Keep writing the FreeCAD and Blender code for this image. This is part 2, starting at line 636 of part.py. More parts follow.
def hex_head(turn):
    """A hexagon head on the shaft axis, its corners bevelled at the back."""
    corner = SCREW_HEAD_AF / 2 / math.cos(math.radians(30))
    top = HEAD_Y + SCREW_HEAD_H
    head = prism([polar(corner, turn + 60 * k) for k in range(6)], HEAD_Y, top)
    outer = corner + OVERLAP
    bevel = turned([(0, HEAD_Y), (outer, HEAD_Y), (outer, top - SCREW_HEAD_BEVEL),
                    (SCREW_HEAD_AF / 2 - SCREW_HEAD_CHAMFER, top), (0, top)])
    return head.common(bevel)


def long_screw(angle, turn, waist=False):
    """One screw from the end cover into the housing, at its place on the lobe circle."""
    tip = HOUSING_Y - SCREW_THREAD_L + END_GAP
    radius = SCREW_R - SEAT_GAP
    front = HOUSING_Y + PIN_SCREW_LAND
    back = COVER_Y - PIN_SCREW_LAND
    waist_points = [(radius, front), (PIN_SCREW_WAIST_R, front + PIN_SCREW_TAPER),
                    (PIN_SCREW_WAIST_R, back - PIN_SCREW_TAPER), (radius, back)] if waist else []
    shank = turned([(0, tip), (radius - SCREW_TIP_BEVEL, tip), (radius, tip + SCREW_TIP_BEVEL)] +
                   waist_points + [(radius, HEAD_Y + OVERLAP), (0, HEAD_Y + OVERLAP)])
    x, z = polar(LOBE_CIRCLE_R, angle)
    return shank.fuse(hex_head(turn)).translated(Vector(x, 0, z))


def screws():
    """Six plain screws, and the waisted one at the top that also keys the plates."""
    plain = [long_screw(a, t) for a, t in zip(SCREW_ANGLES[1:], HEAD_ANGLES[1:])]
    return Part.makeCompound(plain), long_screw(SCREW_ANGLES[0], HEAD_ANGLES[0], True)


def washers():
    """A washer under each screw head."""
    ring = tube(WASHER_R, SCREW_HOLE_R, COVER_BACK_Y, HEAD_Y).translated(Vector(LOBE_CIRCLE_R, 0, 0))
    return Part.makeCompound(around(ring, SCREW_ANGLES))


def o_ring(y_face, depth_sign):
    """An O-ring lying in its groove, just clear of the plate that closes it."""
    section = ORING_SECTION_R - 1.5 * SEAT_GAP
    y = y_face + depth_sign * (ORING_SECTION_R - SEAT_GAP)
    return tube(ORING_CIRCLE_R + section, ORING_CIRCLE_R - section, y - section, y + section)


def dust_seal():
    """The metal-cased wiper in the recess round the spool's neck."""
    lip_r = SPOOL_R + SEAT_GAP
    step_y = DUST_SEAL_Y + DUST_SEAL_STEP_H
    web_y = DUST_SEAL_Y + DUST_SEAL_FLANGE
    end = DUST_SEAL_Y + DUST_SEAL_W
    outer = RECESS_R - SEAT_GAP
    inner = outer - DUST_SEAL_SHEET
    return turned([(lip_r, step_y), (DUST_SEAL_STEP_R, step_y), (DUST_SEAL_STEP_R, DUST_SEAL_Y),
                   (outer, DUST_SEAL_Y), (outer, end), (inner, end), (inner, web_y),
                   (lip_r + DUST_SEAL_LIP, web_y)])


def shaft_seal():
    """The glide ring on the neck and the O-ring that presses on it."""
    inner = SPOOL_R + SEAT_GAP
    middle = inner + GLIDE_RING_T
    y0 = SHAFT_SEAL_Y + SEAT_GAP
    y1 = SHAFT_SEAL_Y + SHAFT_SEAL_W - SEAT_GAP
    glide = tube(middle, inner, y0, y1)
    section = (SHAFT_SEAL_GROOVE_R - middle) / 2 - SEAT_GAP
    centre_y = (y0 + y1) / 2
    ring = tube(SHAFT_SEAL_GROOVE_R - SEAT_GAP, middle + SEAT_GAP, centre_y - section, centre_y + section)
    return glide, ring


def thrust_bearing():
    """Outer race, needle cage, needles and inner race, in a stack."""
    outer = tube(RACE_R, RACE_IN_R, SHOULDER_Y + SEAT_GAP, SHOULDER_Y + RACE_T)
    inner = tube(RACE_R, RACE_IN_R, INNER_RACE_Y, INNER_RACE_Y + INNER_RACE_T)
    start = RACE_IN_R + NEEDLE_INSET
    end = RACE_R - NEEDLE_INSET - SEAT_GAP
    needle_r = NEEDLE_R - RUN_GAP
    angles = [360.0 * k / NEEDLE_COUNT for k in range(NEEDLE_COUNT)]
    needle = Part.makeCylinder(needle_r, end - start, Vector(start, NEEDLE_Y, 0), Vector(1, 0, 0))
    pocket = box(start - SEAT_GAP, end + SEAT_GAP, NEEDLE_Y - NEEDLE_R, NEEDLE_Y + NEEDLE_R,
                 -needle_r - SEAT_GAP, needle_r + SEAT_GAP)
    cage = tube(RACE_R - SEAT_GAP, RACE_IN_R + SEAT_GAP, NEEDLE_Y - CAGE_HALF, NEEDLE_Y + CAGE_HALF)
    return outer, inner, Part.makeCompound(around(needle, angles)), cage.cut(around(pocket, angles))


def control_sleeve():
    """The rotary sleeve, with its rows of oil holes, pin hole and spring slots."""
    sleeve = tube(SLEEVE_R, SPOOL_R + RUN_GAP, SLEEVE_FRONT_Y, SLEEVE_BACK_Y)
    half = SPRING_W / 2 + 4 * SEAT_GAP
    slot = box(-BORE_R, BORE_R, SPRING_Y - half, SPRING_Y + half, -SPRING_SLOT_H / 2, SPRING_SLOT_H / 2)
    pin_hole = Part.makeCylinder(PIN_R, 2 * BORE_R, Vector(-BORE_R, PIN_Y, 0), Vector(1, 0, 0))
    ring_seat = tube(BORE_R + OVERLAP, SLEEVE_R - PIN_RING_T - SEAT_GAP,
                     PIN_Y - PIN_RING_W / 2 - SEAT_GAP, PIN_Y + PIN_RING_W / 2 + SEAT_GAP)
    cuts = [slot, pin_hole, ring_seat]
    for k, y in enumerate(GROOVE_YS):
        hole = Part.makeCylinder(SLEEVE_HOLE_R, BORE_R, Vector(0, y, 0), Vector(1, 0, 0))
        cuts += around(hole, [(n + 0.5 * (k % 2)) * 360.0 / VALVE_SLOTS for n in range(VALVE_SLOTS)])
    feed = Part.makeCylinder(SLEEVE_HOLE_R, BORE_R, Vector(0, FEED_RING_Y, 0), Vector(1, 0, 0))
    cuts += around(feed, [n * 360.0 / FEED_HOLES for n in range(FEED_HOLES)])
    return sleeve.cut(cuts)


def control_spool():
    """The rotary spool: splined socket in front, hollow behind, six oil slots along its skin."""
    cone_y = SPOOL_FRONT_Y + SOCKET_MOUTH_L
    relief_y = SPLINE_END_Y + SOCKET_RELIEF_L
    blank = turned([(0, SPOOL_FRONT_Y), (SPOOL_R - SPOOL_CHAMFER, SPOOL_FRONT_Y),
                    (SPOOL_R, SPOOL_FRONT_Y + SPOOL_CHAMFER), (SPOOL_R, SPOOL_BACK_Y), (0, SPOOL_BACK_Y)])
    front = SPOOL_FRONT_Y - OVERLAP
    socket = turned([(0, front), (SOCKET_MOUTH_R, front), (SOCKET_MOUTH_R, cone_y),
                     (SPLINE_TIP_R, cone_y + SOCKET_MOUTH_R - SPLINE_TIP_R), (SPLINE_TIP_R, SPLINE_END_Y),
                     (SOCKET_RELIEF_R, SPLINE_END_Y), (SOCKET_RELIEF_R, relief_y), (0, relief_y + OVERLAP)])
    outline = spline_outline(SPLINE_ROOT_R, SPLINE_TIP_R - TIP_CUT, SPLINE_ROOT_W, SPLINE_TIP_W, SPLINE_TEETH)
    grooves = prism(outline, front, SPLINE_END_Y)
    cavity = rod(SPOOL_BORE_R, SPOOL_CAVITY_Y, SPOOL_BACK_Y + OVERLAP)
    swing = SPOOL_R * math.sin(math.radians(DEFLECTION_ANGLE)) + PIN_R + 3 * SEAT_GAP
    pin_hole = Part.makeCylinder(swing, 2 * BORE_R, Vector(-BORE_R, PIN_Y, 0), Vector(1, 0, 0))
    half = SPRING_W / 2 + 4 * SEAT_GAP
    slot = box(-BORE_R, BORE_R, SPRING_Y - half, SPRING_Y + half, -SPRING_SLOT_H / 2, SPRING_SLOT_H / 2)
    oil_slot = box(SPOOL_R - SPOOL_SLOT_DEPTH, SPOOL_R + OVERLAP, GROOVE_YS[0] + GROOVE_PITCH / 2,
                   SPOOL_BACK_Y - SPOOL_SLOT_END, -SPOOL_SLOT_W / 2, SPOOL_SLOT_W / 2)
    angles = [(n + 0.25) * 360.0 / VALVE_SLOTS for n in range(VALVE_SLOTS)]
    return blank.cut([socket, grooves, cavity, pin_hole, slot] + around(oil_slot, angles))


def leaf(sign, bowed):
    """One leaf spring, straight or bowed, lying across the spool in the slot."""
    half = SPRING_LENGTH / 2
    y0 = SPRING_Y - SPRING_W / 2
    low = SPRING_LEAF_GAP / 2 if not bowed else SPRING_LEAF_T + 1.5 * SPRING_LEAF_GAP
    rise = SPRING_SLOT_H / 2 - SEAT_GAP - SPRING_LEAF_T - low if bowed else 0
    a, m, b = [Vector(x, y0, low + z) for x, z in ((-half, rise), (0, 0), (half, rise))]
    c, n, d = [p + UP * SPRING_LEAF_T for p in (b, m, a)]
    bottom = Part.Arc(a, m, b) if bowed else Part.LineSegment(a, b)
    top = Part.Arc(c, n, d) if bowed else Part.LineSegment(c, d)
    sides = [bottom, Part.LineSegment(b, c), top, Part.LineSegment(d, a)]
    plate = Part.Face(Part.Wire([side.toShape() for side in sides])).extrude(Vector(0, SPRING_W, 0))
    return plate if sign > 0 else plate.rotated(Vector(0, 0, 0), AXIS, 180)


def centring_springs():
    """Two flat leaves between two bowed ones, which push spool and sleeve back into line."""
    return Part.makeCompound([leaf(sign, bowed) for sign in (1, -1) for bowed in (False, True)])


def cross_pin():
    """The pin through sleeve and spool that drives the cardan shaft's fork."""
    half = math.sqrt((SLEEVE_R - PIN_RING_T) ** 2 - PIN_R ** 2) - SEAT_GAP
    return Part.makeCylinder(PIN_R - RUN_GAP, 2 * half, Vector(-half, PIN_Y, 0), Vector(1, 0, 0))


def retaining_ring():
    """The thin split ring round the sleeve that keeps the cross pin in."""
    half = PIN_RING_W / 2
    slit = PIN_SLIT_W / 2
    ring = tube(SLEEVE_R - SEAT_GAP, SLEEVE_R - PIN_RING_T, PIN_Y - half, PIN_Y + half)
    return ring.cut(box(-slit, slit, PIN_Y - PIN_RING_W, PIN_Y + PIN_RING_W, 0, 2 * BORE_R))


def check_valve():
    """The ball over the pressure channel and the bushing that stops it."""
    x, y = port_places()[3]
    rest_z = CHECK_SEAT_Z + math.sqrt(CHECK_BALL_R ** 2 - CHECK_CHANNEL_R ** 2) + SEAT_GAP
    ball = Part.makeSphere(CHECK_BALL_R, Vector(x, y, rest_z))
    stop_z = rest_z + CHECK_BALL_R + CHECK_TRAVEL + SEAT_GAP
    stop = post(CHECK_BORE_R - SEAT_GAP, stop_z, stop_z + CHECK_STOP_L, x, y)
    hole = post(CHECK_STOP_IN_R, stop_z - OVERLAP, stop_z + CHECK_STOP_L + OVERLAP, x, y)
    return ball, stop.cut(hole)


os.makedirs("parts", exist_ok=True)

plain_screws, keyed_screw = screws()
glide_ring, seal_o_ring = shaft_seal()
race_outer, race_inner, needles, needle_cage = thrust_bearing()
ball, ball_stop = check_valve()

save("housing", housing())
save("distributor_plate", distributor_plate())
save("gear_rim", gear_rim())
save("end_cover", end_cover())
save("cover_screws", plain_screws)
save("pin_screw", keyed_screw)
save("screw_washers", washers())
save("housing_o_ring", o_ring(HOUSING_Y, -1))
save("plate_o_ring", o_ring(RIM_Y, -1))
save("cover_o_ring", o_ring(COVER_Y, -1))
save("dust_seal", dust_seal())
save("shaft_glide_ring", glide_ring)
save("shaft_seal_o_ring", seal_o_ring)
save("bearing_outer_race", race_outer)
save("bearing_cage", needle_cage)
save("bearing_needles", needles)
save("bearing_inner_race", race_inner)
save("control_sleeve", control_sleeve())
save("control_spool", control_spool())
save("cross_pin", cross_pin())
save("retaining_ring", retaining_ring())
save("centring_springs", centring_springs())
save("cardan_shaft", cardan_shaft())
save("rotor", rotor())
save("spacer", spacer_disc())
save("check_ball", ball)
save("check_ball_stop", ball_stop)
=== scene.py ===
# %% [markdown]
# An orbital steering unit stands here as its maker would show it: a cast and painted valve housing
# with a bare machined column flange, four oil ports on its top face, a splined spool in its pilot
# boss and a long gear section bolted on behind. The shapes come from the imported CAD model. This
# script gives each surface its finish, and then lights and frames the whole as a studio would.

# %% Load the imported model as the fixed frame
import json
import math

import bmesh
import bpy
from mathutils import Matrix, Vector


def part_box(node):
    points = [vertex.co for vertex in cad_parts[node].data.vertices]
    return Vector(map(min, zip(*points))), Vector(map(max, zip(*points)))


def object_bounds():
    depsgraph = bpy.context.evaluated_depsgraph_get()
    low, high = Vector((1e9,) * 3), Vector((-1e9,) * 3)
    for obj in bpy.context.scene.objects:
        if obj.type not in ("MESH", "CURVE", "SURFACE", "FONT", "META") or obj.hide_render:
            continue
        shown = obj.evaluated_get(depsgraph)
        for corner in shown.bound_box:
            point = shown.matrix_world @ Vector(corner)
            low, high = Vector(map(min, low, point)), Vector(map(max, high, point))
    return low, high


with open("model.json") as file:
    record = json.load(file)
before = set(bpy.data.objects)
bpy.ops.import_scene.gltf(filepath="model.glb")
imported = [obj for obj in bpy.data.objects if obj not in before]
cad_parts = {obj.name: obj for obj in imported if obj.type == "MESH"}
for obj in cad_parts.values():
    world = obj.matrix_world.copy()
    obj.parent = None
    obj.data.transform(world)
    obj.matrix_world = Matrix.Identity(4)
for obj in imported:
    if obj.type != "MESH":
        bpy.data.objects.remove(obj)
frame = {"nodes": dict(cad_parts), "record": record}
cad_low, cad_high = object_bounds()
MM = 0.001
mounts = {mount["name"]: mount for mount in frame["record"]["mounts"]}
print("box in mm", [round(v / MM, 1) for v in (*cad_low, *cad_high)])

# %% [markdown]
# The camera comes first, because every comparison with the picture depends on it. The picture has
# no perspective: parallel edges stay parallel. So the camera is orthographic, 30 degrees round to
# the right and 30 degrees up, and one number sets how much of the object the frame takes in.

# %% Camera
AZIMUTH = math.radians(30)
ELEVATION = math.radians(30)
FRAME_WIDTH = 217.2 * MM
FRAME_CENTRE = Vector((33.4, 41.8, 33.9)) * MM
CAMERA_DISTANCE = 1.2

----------

- Written problem: Write out again only the lines from the line containing "hole = post(CHECK_STOP_IN_R, stop_z" through the line containing "shown = obj.evaluated_get(depsgraph)", both included, exactly as they are.

- Solution to this problem:
    hole = post(CHECK_STOP_IN_R, stop_z - OVERLAP, stop_z + CHECK_STOP_L + OVERLAP, x, y)
    return ball, stop.cut(hole)


os.makedirs("parts", exist_ok=True)

plain_screws, keyed_screw = screws()
glide_ring, seal_o_ring = shaft_seal()
race_outer, race_inner, needles, needle_cage = thrust_bearing()
ball, ball_stop = check_valve()

save("housing", housing())
save("distributor_plate", distributor_plate())
save("gear_rim", gear_rim())
save("end_cover", end_cover())
save("cover_screws", plain_screws)
save("pin_screw", keyed_screw)
save("screw_washers", washers())
save("housing_o_ring", o_ring(HOUSING_Y, -1))
save("plate_o_ring", o_ring(RIM_Y, -1))
save("cover_o_ring", o_ring(COVER_Y, -1))
save("dust_seal", dust_seal())
save("shaft_glide_ring", glide_ring)
save("shaft_seal_o_ring", seal_o_ring)
save("bearing_outer_race", race_outer)
save("bearing_cage", needle_cage)
save("bearing_needles", needles)
save("bearing_inner_race", race_inner)
save("control_sleeve", control_sleeve())
save("control_spool", control_spool())
save("cross_pin", cross_pin())
save("retaining_ring", retaining_ring())
save("centring_springs", centring_springs())
save("cardan_shaft", cardan_shaft())
save("rotor", rotor())
save("spacer", spacer_disc())
save("check_ball", ball)
save("check_ball_stop", ball_stop)
=== scene.py ===
# %% [markdown]
# An orbital steering unit stands here as its maker would show it: a cast and painted valve housing
# with a bare machined column flange, four oil ports on its top face, a splined spool in its pilot
# boss and a long gear section bolted on behind. The shapes come from the imported CAD model. This
# script gives each surface its finish, and then lights and frames the whole as a studio would.

# %% Load the imported model as the fixed frame
import json
import math

import bmesh
import bpy
from mathutils import Matrix, Vector


def part_box(node):
    points = [vertex.co for vertex in cad_parts[node].data.vertices]
    return Vector(map(min, zip(*points))), Vector(map(max, zip(*points)))


def object_bounds():
    depsgraph = bpy.context.evaluated_depsgraph_get()
    low, high = Vector((1e9,) * 3), Vector((-1e9,) * 3)
    for obj in bpy.context.scene.objects:
        if obj.type not in ("MESH", "CURVE", "SURFACE", "FONT", "META") or obj.hide_render:
            continue
        shown = obj.evaluated_get(depsgraph)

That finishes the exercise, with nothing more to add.